Monday, October 31, 2011

Goosebumps Month: Recap

 Throughout the month of October, I’ve gone through the sometimes unfortunate task of reading Goosebumps books. It was a choice, I know, and one I was looking forward to early on in the creation of the blog. But that didn’t make it any easier.

You see, throughout doing this blog experiment one thing has constantly been in my mind: tell the funny, embarrassing and nostalgic stories of a time long gone. And revel in the ironic love of all things 90s.

There was honestly no candidate better than R.L. Stine.

But throughout this month I have unfairly painted a hero of my youth with a rather negative brush. In some ways using the genre of “angry” reviewers online who give their rants and raves on things from their own childhoods, I decided to try to approach Goosebumps in a way that only a 25 year old would: with more skepticism than it ever deserved.


This is worse than it
looks, trust me.
For many kids my age during the 90s, Goosebumps was not just a book series, but an obsession. Plenty of kids collected the books just to collect the books without reading most of the ones they had forced their parents to buy (I fell into that category). Even after Goosebumps was no longer publishing or when there was a fear that the fad was dying, we picked up other books that R.L. Stine wrote, or even other horror series with the hope that it would met our needs (knowing they never would, especially the Star Wars “Galaxy of Fear” books I tried next).

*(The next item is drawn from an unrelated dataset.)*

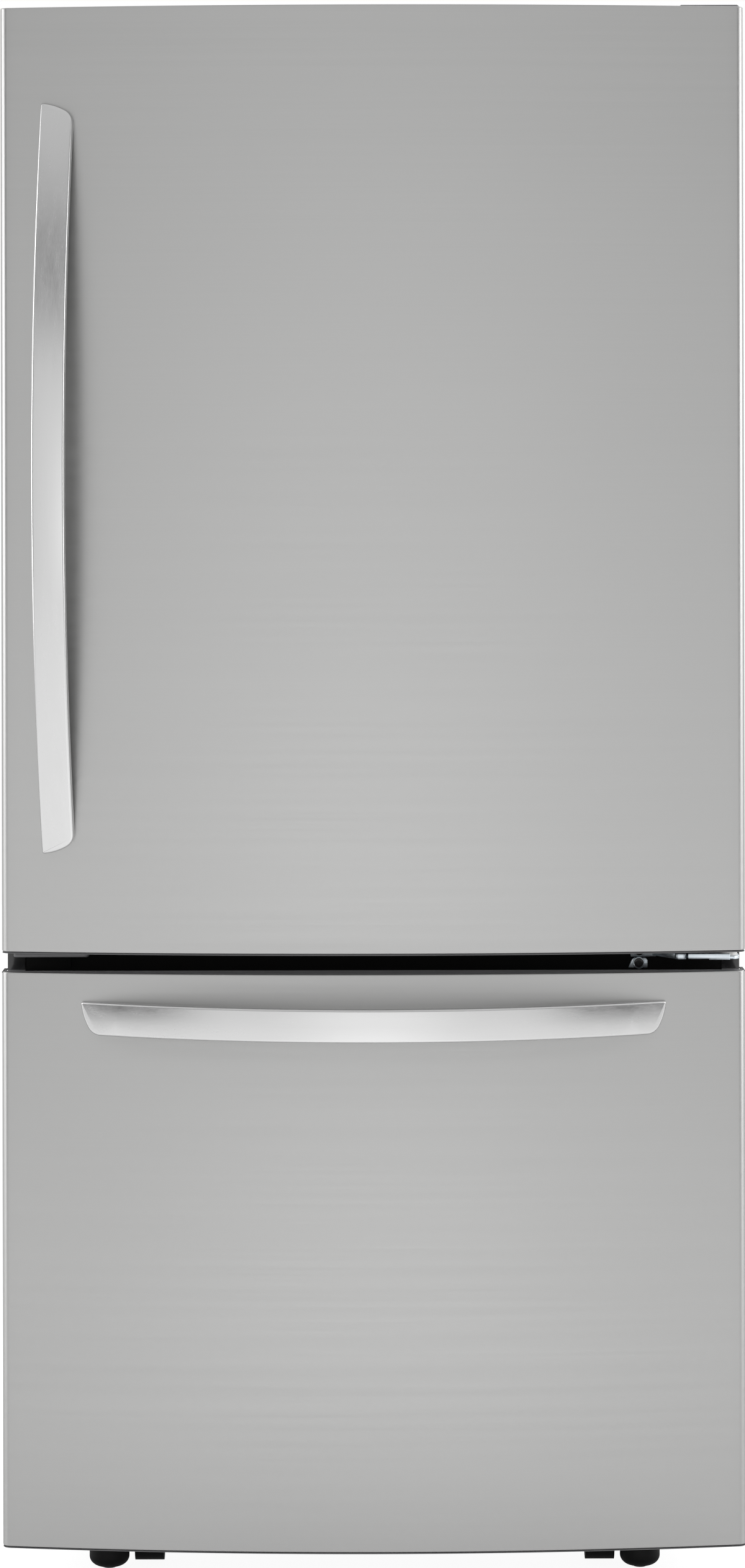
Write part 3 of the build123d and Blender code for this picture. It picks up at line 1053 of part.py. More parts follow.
def make_machine_bay():
    make_compressor()
    pan_x0 = CONDENSER_LEFT - 10
    pan_x1 = CONDENSER_RIGHT + 10
    pan_z1 = DECK + PAN_HEIGHT
    pan = block(pan_x0, pan_x1, BAY_FRONT + 12, BACK - 16, DECK, pan_z1)
    pan -= block(pan_x0 + TUB_WALL, pan_x1 - TUB_WALL, BAY_FRONT + 12 + TUB_WALL, BACK - 16 - TUB_WALL,
                 DECK + TUB_WALL, pan_z1 + 1)
    save("drain_pan", pan)
    make_condenser(pan_z1)

    cover_x = HALF - BAY_WALL + 6
    cover = block(-cover_x, cover_x, BACK, BACK + 1.5, CASE_BOTTOM + 4, BAY_TOP + 12)
    slot_width, slot_height = GRILLE_SLOT
    pitch = (2 * cover_x - 60) / GRILLE_COLUMNS
    for row in range(GRILLE_ROWS):
        z = GLAND_Z + 50 + row * (BAY_TOP - GLAND_Z - 80) / (GRILLE_ROWS - 1)
        for column in range(GRILLE_COLUMNS):
            x = (column - (GRILLE_COLUMNS - 1) / 2) * pitch
            cover -= block(x - slot_width / 2, x + slot_width / 2, BACK - 1, BACK + 3, z, z + slot_height)
    cover -= rod("y", GLAND_RADIUS, BACK - 1, BACK + 3, GLAND_X, GLAND_Z)
    save("rear_cover", cover)

    gland = rod("y", GLAND_RADIUS, BACK - 8, BACK + 2, GLAND_X, GLAND_Z)
    gland += rod("y", GLAND_RADIUS + 4, BACK - 3, BACK, GLAND_X, GLAND_Z)
    gland -= rod("y", GLAND_BORE, BACK - 10, BACK + 5, GLAND_X, GLAND_Z)
    save("cord_gland", gland)


def make_compressor():
    """Welded pot with its seam, foot plate and start relay box, on four rubber mounts."""
    x = COMPRESSOR_X
    y = BAY_MIDDLE
    r = COMPRESSOR_RADIUS
    base_z = DECK + MOUNT_HEIGHT
    seam_z = base_z + COMPRESSOR_HEIGHT * 0.45
    top = base_z + COMPRESSOR_HEIGHT
    outline = Polyline((0, base_z), (r, base_z), (r, seam_z), (r + 3, seam_z), (r + 3, seam_z + 8), (r, seam_z + 8),
                       (r, top - 36), (r - 22, top), (0, top), close=True)
    pot = Pos(x, y, 0) * revolve(Plane.XZ * make_face(outline), Axis.Z)
    pot += block(x - r - 23, x + r + 23, y - 62, y + 62, base_z, base_z + 4)
    pot += block(x - r - 26, x - r + 10, y - 26, y + 26, base_z + 30, base_z + 88)
    pot += rod("z", TUBE_RADIUS, top - 4, BAY_TOP, x - 24, y)
    save("compressor", pot)

    mounts = []
    for dx in (-r - 10, r + 10):
        for dy in (-50, 50):
            mounts.append(rod("z", MOUNT_RADIUS, DECK, base_z, x + dx, y + dy))
    save("compressor_mounts", *mounts)


def make_condenser(z0):
    """Finned block on two legs, fed from the compressor and drained through the filter drier."""
    y = BAY_MIDDLE
    z1 = BAY_TOP - 16
    left = CONDENSER_LEFT + 8
    right = CONDENSER_RIGHT - 8
    core = block(left - 6, left + 6, BAY_FRONT + 12, BACK - 16, z0, z1)
    core += block(right - 6, right + 6, BAY_FRONT + 12, BACK - 16, z0, z1)
    row_pitch = (z1 - z0 - 48) / (CONDENSER_ROWS - 1)
    for row in range(CONDENSER_ROWS):
        z = z0 + 28 + row * row_pitch
        core += block(left, right, y - 40, y + 40, z - 3, z + 3)
    fin_pitch = (right - left - 60) / (CONDENSER_FINS - 1)
    for number in range(CONDENSER_FINS):
        x = left + 30 + number * fin_pitch
        core += block(x - 0.75, x + 0.75, y - 52, y + 52, z0 + 14, z1 - 6)
    pot_side = COMPRESSOR_X + sqrt(COMPRESSOR_RADIUS**2 - OUTLET_OFFSET**2)
    outlet = rod("x", TUBE_RADIUS, pot_side - 4, left, y - OUTLET_OFFSET, DECK + DISCHARGE_HEIGHT)
    core += outlet - rod("z", COMPRESSOR_RADIUS, DECK, BAY_TOP, COMPRESSOR_X, y)
    drier_x = right + 22
    core += rod("x", TUBE_RADIUS, right, drier_x, y, z1 - 12)
    core += rod("z", DRIER_RADIUS, z1 - 90, z1 - 4, drier_x, y)
    core += rod("z", TUBE_RADIUS, z1 - 4, BAY_TOP, drier_x, y)
    save("condenser_coil", core)


def main():
    os.makedirs("parts", exist_ok=True)
    make_case()
    make_mullion()
    make_base()
    make_rollers()
    make_feet()
    make_hinges()
    make_door()
    make_drawer()
    make_crispers()
    make_shelves()
    make_ceiling()
    make_fans()
    make_evaporator()
    make_machine_bay()


main()
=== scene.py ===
"""Looks of a bottom freezer refrigerator in brushed steel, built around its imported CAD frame."""

import json
import math

import bmesh
import bpy
from mathutils import Matrix, Vector


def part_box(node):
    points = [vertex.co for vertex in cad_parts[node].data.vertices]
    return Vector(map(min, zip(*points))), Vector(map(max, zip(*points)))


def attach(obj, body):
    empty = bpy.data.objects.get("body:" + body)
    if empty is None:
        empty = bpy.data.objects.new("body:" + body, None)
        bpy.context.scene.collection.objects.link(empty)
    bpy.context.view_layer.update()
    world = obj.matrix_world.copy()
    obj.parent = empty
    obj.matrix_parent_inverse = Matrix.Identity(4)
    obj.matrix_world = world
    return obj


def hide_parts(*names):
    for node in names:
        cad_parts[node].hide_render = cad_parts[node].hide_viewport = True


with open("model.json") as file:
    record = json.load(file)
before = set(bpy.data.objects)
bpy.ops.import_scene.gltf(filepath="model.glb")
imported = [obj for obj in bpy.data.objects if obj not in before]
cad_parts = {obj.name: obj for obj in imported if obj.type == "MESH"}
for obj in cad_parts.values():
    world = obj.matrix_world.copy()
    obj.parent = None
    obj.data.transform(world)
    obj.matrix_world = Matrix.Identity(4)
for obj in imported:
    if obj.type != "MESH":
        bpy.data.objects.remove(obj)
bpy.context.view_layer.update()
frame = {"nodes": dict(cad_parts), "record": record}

bl_info = {
    "name": "Bottom Freezer Refrigerator",
    "version": (1, 0, 0),
    "blender": (4, 5, 0),
    "location": "View3D > Sidebar > Refrigerator",
    "description": "Steel fronts, bow handles, hinges, seals, screws and finishes of a refrigerator",
    "category": "Object",
}

MM = 0.001
FORWARD = (0.0, -1.0, 0.0)      # the refrigerator faces -Y
BACKWARD = (0.0, 1.0, 0.0)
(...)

Besides, Goosebumps isn’t only one series of books that R.L. Stine has penned. Going through his Wikipedia listing or even looking him up at your local library will show the man has written hundreds of books (of course, Goosebumps is the most popular). The sheer number is noteworthy, and even considering a few clunkers here and there, the fact that he has been named the best selling children’s author ever by Guinness is pretty impressive.

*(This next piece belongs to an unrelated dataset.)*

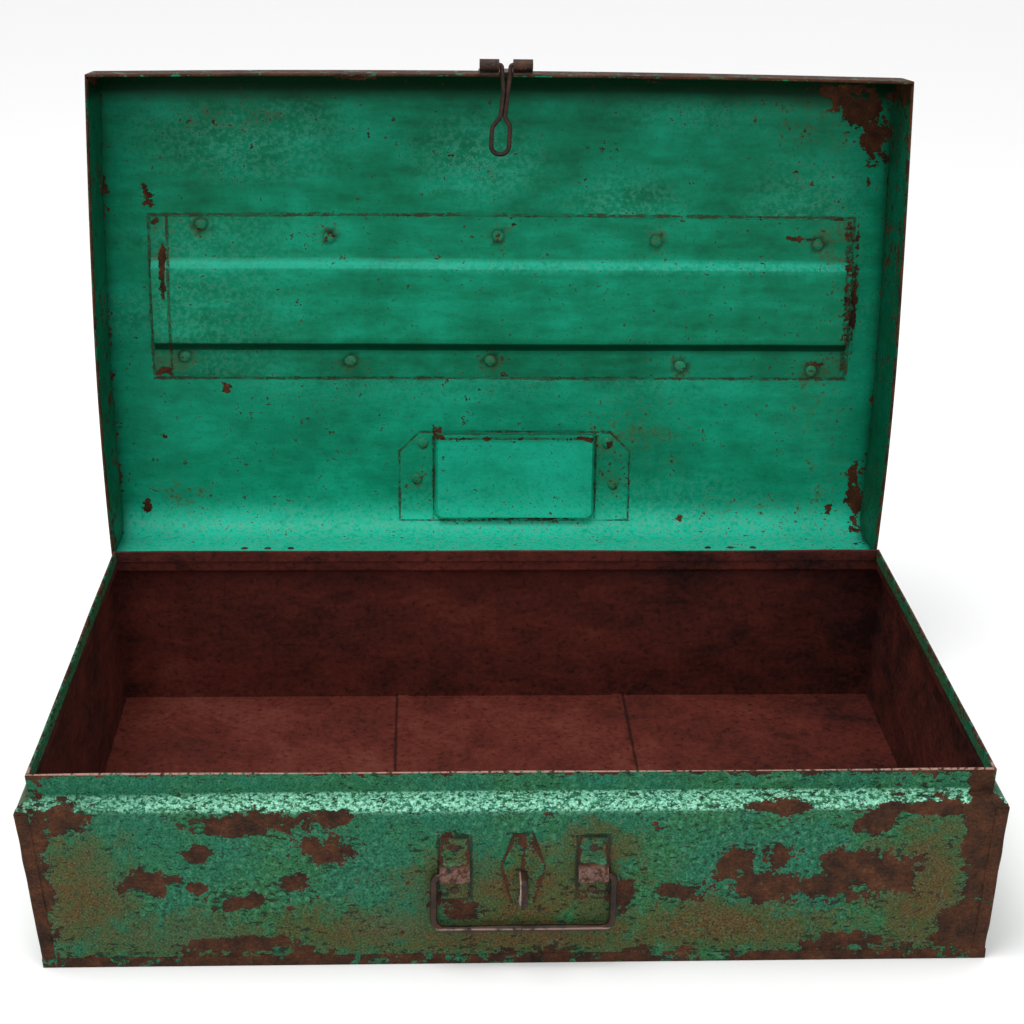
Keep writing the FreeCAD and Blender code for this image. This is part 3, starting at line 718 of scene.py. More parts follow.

I'll give it that some of the props
in this show were super convincing.
That’s not to say that I do not have some issues with Bob. In the few books I’ve read this month, and the handful of episodes of the TV show I’ve stumbled upon (seriously, try watching cartoon channels during October and all you’ll find are reruns of the show), you could tell there was a point in the series where the ideas began drying up. And I started to notice that some of the books in the middle of the series almost seemed tailor made for TV, with cheaper-to-produce ideas that weren’t found in some of the classics that may have appeared later in the show schedule (I did more than my fair share of Wikipediaing). And while I can complain about the ideas felling a little unimaginative, the cast of characters is so similar between stories there are times where I completely forgot who was who as I read from story to story. (I’m sorry Bob, there are not that many spectacled dog loving gingers in this world, despite what your books try to tell me.)

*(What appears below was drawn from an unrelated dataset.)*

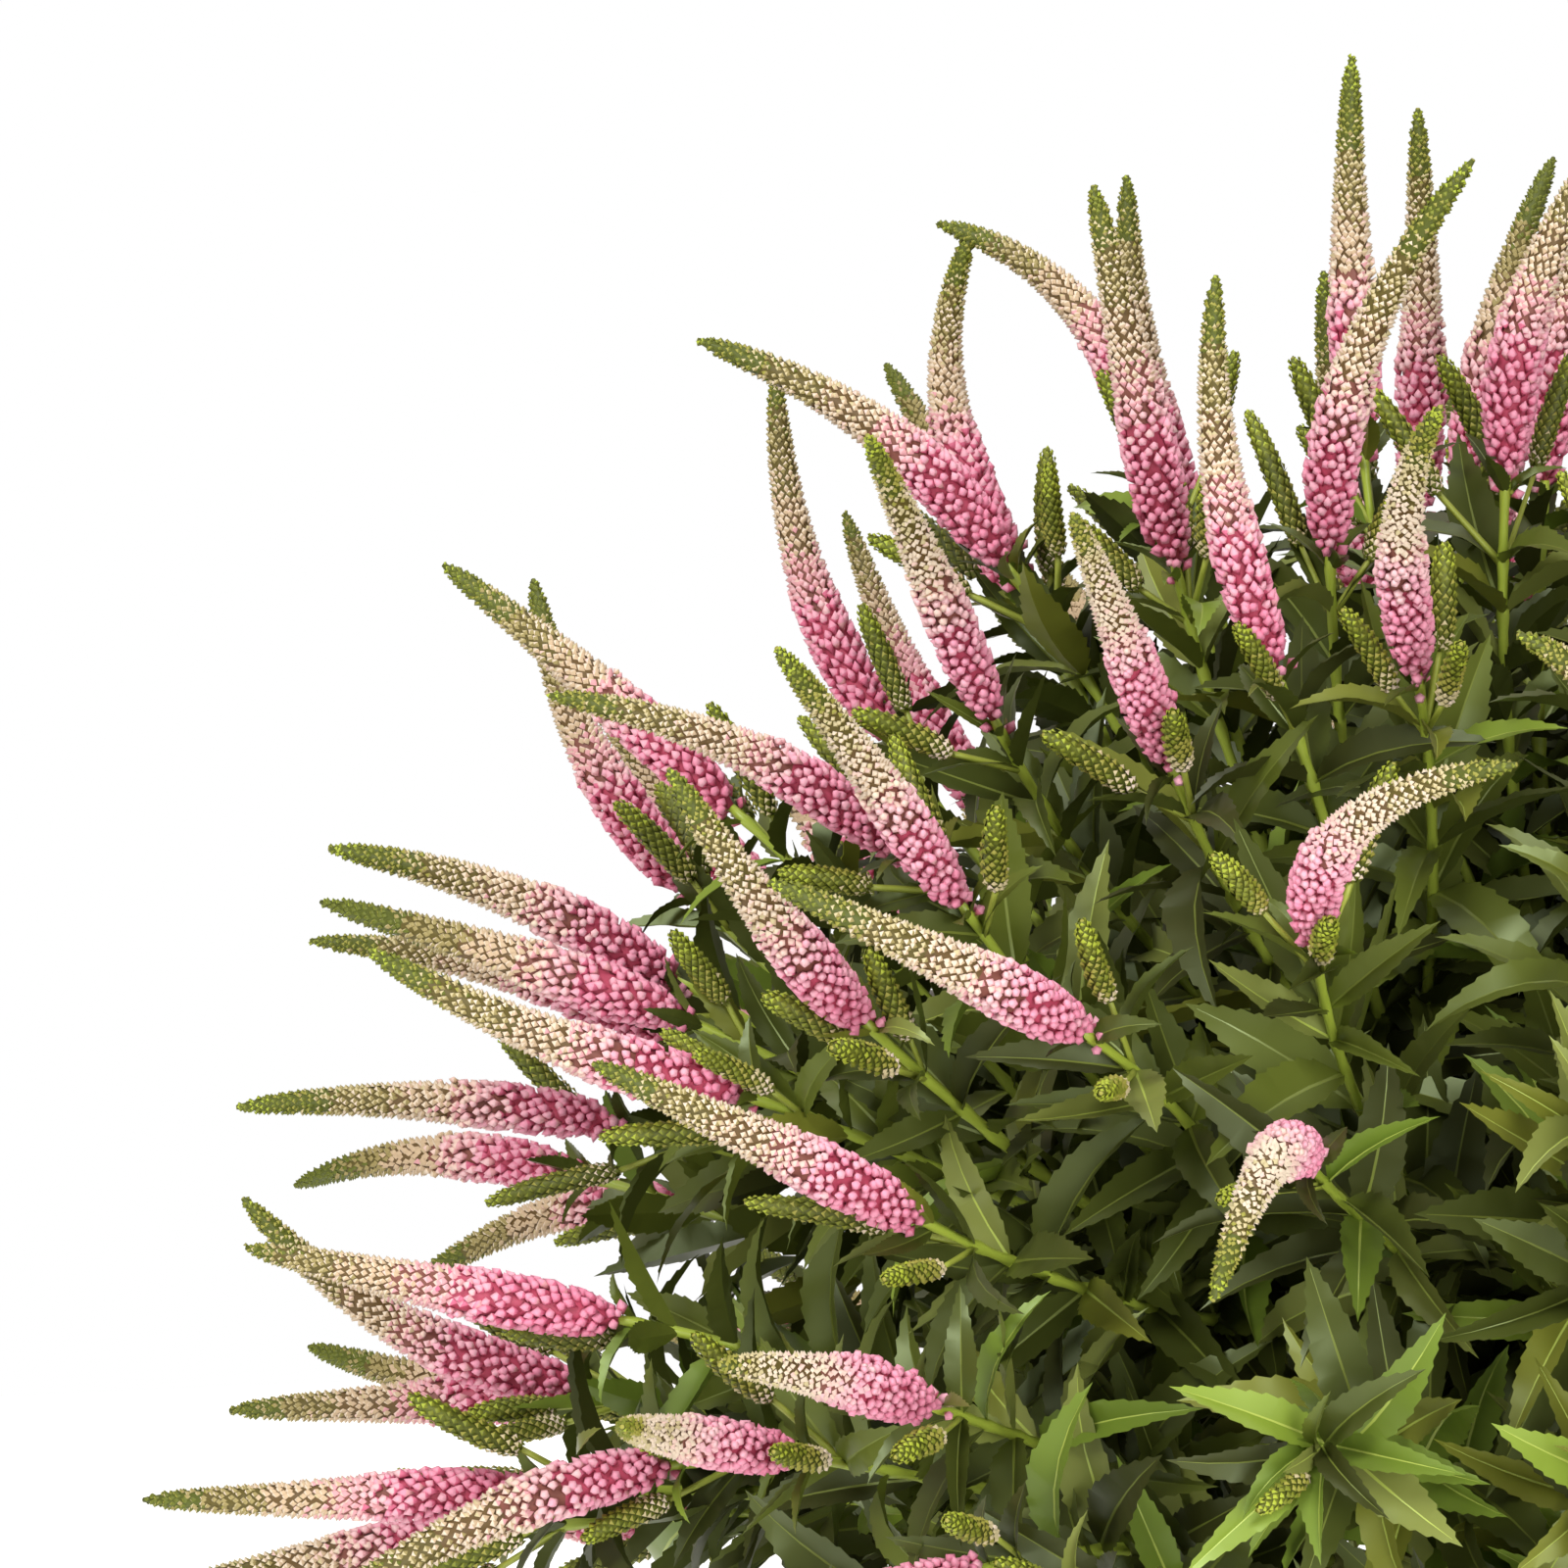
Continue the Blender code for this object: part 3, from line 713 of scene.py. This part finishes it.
def shootPath(grown, axis):
    # points from the mass's foot or fork to the foot of the spike, with their distances
    shares = steps(shoot["stations"])
    stalk = arc(grown["start"], grown["stalkBend"], grown["base"], shares)
    if grown["main"]:
        lead = np.linspace(shoot["massStart"], shoot["stemTop"], shoot["leadStations"])[:-1, None]
        stalk = np.vstack([lead * np.array(axis), stalk])
    lengths = np.linalg.norm(np.diff(stalk, axis=0), axis=1)
    return stalk, np.concatenate([[0.0], np.cumsum(lengths)])


def pointAt(path, run, distance):
    places = np.array((0.0, -shoot["sense"], shoot["sense"])) + distance
    point, behind, ahead = (Vector(row) for row in sample(path, run, places))
    return point, (ahead - behind).normalized()


def growSideSpike(point, onward, turn, rng, bits, buds, stems, scale):
    away = tilted(onward, turn, varied(rng, sprig["lean"]))
    stalkLength = varied(rng, sprig["stalk"])
    length = varied(rng, sprig["length"]) * scale
    base = point + away * stalkLength
    up = (away + onward * sprig["upturn"]).normalized()
    sway = tilted(onward, turn + jitter(rng, sprig["swaySpread"]), pi / 2)
    tip = base + up * length + sway * (sprig["sway"] * length)
    stations = sprig["stalkStations"]
    stalk = arc(point, point + away * (0.5 * stalkLength), base, steps(stations))
    radius = sprig["stalkRadius"]
    radii = np.linspace(radius * sprig["stalkFlare"], radius, stations)
    stems.add(*tube(stalk, radii, sprig["stalkSides"]), 1)
    path = arc(base, base + up * (0.5 * length), tip, steps(sprig["coreStations"]))
    still, growing = sprig["girth"]
    size = (still + growing * scale) * rng.uniform(*sprig["sizes"])
    count = int(sprig["buds"] * scale)
    shares = np.linspace(*sprig["budRun"], count) ** sprig["budPower"]
    places = shares, np.arange(count) * goldenAngle
    spikeCore(buds, path, sprig, size, 0.0)
    spikeBuds(buds, path, sprig, bits, places, size, rng.uniform(*sprig["ages"]))


# How a shoot carries its leaves: whorls at nodes, and a tuft where no flower spike ends it
whorls = dict(
    firstNode=0.010, gap=(0.0143, 0.92, 1.08), steps=(0.85, 1.15), bareEnd=0.012,
    lastNode=0.006, threes=0.86, turnSpread=0.3, leafTurnSpread=0.2, angle=58.0, closing=20.0,
    angleSpread=0.22, length=1.14, shortening=0.30, lengths=(0.80, 1.14),
    topLengths=(0.80, 0.48), leadEnd=0.024, leadGirth=0.8, girth=0.9, swell=0.42,
    swellReach=0.0022, stemSides=5,
)
tuft = dict(
    leaves=9, angle=46.0, closing=3.6, angleSpread=0.1, length=0.92, shortening=0.065,
    lengths=(0.9, 1.1), rise=0.0012, height=(0.5, 0.06), stemRadius=0.001, sprigScale=0.7,
)


def shootNodes(total, rng):
    gap = varied(rng, whorls["gap"])
    nodes = []
    distance = whorls["firstNode"] + rng.uniform(0.0, gap)
    while distance < total - whorls["bareEnd"]:
        nodes.append(distance)
        distance += gap * rng.uniform(*whorls["steps"])
    return nodes + [total - whorls["lastNode"]]


def makeStem(stems, path, run, nodes, main):
    ends = (0.0, run[-1])
    radii = (whorls["girth"] * shoot["radius"], whorls["girth"] * shoot["neckRadius"])
    if main:
        ends = (0.0, whorls["leadEnd"], run[-1])
        leadRadius = whorls["leadGirth"] * shoot["stemTopRadius"]
        radii = (shoot["stemRadius"], leadRadius, shoot["neckRadius"])
    swell = sum(np.exp(-(((run - n) / whorls["swellReach"]) ** 2)) for n in nodes)
    thick = np.interp(run, ends, radii) * (1.0 + whorls["swell"] * swell)
    stems.add(*tube(path, thick, whorls["stemSides"]), 0)


def dressShoot(grown, axis, rng, bits, blossom, buds, stems, leaves, places):
    path, run = shootPath(grown, axis)
    leafy = grown["leafy"]
    shade = rng.choice(shading["leafySprayShades"] if leafy else shading["sprayShades"])
    nodes = shootNodes(run[-1], rng)
    makeStem(stems, path, run, nodes, grown["main"])
    turn = anyTurn(rng)
    for number, distance in enumerate(nodes):
        point, onward = pointAt(path, run, distance)
        height = distance / run[-1]
        whorl = 3 if rng.random() < whorls["threes"] else 2
        turn += pi / whorl + jitter(rng, whorls["turnSpread"])
        left = len(nodes) - 1 - number
        for i in range(whorl):
            angle, length = leafPose(whorls, height, rng)
            if left < 2 and not leafy:
                length *= whorls["topLengths"][1 - left]
            leafTurn = turn + tau * i / whorl + jitter(rng, whorls["leafTurnSpread"])
            addLeaf(leaves, point, onward, leafTurn, angle, length, rng, shade, height,
                    shoot["neckRadius"], leafy)
        if left == 1 and not leafy:
            for i in range(rng.choice(sprig["each"])):
                spikeTurn = turn + tau * i / whorl
                growSideSpike(point, onward, spikeTurn, rng, bits, buds, stems, 1.0)
    onward = (grown["spikeBend"] - grown["base"]).normalized()
    if leafy:
        turn = growTuft(Vector(path[-1]), onward, turn, rng, leaves, shade)
        scale = tuft["sprigScale"]
        growSideSpike(Vector(path[-1]), onward, turn, rng, bits, buds, stems, scale)
    else:
        growSpike(grown, onward, rng, bits, blossom, places)
        looseBuds(blossom, path, run, rng, bits)


def leafPose(rule, place, rng):
    angle = radians(rule["angle"] - rule["closing"] * place) + jitter(rng, rule["angleSpread"])
    length = leaf["length"] * (rule["length"] - rule["shortening"] * place)
    return angle, length * rng.uniform(*rule["lengths"])


def growTuft(base, onward, turn, rng, leaves, shade):
    firstHeight, step = tuft["height"]
    for i in range(tuft["leaves"]):
        angle, length = leafPose(tuft, i, rng)
        turn += goldenAngle
        root = base + onward * (tuft["rise"] * i)
        addLeaf(leaves, root, onward, turn, angle, length, rng, shade, firstHeight + step * i,
                tuft["stemRadius"], True)
    return turn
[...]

But for all of my issues, they don’t compare to how important an influence R.L. Stine has proven to be over the years and the countless number of kids he has helped get interested in reading. As an adult going through his library, my criticism is unfair. Through the eyes of 7-year-old me however, R.L. Stine was a great writer whose work had an affect lasting enough that I’m writing about it almost 20 years later.